Goldman Sachs ranks fourth among advisers on takeovers announced globally this year after winning the top spot for 2011, according to data compiled by Bloomberg. The bank has slipped to third place in equity, equity-linked and rights offerings globally, after securing the No. 1 spot last year, data compiled by Bloomberg show. In global corporate bond underwriting, Goldman Sachs ranks seventh this year.

Investment Management

Revenue from investment management, the division led since the start of this year by Eric S. Lane and Timothy O’Neill, dropped 8 percent to $1.18 billion from $1.27 billion a year earlier and compared with $1.26 billion in the fourth quarter. Assets under management fell to $824 billion from $828 billion at the end of 2011.

“Our performance in the last several months has definitely improved and if that continues I think that would be a good precursor to good inflows of assets,” Viniar said. “We’ll have to see if that continues.”

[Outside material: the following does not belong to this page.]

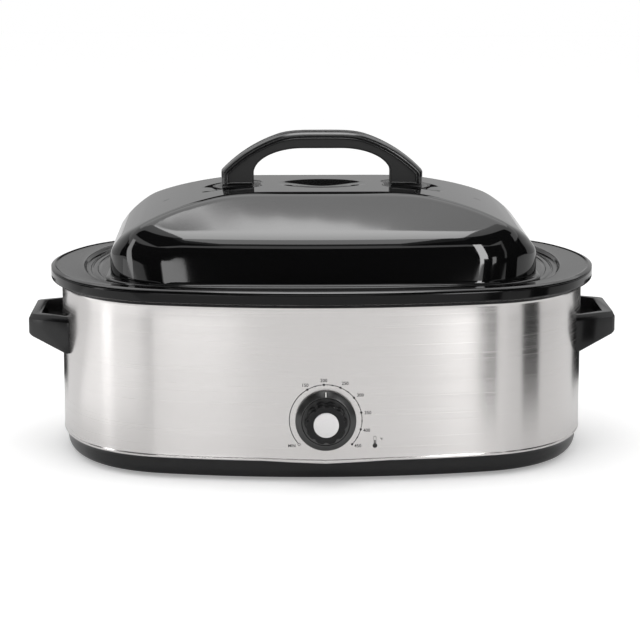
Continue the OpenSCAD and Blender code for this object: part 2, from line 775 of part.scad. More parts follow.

Blankfein and President Gary D. Cohn, 51, were criticized by former derivatives salesman Greg Smith in a New York Times opinion piece last month for presiding over what Smith called a decline in the firm’s commitment to client service. In a memo sent to current and former employees, Blankfein and Cohn said Smith’s view of the firm isn’t shared by most employees, adding that they would investigate his claims.

Commitment to Clients

“Everyone at Goldman Sachs remains steadfast in their commitment to serving our client franchise,” Viniar said today. “We’re keenly aware that the quality of our advice and execution in today’s challenging markets serves as the foundation for maintaining these long-term client relationships.”

Blankfein and Cohn, approaching their sixth anniversary in their current roles, are also contending with the departure of more than 50 partners in the past year, including eight members of the management committee. Viniar said the departures are “natural” and “warranted” because the firm had lower-than-normal departures in the years immediately after the financial crisis.

“I would expect that between now and the end of the year you’ll see more partners leaving,” Viniar said. “It’s just the natural progression and our bench is so deep that it’s really not an issue at all.”